DO THIS
Quote exactly, and only, the lines of the material below from the line with "Model this object" through the line with "point of its".

[Data items]
■ ■ ■ ■ ■ ■ ■
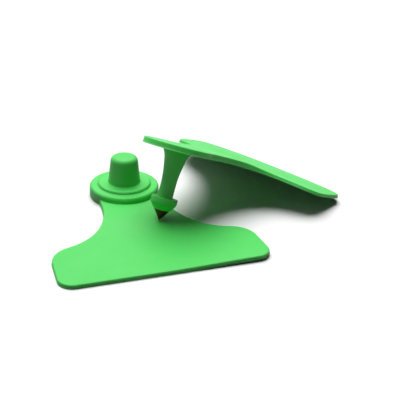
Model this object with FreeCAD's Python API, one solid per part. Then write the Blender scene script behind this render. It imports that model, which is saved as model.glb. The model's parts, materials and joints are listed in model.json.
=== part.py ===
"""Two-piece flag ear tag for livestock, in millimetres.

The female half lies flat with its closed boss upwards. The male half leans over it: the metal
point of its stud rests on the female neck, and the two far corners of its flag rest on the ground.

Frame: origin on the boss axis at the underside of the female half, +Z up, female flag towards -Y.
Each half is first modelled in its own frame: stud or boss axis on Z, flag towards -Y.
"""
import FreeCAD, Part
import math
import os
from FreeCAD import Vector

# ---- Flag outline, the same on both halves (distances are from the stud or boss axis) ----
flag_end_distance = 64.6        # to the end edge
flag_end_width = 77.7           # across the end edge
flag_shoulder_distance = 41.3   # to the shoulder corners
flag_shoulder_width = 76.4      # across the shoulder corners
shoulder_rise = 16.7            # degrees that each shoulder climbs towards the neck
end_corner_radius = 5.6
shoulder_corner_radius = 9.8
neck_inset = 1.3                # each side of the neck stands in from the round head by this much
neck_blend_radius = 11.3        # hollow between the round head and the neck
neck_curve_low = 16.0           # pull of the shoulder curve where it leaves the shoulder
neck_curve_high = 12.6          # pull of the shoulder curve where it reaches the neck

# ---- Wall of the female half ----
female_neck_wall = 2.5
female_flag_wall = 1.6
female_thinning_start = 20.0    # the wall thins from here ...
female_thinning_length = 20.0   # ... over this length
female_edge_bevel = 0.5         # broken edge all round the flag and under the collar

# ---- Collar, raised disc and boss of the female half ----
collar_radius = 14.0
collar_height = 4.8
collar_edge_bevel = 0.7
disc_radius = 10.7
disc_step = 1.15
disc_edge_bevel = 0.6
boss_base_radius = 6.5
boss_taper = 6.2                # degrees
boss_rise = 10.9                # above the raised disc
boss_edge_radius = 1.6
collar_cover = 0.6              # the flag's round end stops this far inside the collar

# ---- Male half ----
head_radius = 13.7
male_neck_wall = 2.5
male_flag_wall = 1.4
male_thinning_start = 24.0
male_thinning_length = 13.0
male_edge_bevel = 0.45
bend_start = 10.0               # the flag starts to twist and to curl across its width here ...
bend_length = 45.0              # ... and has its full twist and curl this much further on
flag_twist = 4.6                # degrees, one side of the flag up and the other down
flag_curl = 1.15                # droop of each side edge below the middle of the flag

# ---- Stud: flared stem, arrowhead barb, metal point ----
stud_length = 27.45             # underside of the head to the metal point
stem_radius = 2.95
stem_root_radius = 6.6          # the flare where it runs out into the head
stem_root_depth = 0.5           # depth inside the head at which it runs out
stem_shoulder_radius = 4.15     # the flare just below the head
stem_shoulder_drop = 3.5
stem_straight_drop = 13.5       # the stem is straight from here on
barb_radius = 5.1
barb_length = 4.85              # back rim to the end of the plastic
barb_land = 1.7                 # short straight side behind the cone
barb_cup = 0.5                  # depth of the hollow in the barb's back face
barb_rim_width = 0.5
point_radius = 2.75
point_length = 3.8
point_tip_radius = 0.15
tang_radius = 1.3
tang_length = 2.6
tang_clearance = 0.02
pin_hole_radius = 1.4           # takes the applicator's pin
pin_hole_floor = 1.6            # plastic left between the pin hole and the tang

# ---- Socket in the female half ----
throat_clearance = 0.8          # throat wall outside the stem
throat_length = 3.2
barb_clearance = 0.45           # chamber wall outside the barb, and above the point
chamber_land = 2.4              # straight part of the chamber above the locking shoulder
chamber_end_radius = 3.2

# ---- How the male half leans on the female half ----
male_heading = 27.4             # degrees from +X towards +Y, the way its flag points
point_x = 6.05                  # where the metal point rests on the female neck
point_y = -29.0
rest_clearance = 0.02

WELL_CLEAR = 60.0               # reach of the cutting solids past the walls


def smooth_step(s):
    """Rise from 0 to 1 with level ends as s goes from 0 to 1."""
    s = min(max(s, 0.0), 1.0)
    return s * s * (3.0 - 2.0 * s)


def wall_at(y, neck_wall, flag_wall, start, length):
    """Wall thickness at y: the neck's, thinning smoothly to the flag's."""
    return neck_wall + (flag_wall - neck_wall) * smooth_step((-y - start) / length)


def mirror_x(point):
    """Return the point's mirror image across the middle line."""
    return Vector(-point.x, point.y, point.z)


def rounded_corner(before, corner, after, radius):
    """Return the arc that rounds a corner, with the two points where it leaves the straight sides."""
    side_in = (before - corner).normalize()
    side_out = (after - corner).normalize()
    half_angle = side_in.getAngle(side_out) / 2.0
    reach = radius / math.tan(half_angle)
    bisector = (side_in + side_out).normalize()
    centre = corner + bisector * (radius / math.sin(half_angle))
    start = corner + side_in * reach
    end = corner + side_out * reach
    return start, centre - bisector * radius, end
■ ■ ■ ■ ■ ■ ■
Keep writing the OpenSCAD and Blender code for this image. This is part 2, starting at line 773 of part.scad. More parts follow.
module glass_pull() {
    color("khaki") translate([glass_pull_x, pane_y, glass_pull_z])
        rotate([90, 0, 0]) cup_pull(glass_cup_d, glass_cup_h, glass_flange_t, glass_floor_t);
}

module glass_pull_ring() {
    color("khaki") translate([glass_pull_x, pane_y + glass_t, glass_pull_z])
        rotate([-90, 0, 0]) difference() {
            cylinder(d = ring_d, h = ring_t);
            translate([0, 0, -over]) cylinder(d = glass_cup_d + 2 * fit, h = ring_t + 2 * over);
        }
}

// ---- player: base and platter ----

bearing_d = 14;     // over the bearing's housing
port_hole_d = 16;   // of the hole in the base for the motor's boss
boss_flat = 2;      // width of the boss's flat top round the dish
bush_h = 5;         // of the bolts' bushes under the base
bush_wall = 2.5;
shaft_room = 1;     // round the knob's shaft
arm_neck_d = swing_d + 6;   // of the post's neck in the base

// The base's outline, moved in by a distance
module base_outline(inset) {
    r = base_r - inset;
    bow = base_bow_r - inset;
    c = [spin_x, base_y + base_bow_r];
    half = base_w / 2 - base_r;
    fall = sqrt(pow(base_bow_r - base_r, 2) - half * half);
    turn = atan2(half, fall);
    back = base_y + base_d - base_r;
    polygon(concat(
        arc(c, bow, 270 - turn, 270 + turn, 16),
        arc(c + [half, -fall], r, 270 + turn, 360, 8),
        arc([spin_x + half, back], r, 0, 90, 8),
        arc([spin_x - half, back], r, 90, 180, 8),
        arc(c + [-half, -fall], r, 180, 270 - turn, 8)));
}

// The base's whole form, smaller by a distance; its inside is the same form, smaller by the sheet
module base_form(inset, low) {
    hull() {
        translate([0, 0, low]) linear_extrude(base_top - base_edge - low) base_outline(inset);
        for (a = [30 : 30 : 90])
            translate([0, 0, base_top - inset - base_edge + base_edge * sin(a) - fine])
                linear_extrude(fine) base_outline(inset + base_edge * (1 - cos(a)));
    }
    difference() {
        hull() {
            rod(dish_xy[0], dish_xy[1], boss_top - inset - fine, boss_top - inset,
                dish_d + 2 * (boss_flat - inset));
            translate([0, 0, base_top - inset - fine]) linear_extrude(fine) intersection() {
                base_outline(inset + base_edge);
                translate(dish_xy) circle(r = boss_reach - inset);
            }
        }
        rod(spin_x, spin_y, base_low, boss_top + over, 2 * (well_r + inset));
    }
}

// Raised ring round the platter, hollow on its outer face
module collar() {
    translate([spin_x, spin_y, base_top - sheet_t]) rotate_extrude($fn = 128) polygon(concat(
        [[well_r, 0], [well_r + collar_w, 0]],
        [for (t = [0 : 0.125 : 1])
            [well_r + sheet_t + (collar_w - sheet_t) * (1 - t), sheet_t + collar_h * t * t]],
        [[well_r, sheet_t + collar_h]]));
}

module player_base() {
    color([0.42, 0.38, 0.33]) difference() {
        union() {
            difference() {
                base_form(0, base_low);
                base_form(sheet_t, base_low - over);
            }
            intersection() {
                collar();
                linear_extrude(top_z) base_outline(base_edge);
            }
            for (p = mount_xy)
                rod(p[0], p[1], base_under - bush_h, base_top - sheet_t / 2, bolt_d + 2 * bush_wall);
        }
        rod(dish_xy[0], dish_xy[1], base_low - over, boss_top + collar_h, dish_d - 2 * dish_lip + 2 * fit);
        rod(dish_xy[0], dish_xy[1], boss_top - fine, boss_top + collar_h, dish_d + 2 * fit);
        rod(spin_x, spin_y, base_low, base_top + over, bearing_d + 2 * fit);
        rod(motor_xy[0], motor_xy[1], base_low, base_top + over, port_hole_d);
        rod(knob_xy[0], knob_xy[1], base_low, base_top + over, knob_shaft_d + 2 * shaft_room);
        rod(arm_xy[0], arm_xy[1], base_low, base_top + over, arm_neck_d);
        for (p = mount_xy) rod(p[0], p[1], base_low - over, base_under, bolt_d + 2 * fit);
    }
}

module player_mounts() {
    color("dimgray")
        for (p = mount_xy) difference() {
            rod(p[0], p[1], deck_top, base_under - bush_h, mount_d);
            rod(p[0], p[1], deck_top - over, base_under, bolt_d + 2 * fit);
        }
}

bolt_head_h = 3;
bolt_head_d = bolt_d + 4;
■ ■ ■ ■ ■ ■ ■
ANSWER TO THIS EXERCISE
Model this object with FreeCAD's Python API, one solid per part. Then write the Blender scene script behind this render. It imports that model, which is saved as model.glb. The model's parts, materials and joints are listed in model.json.
=== part.py ===
"""Two-piece flag ear tag for livestock, in millimetres.

The female half lies flat with its closed boss upwards. The male half leans over it: the metal
point of its stud rests on the female neck, and the two far corners of its flag rest on the ground.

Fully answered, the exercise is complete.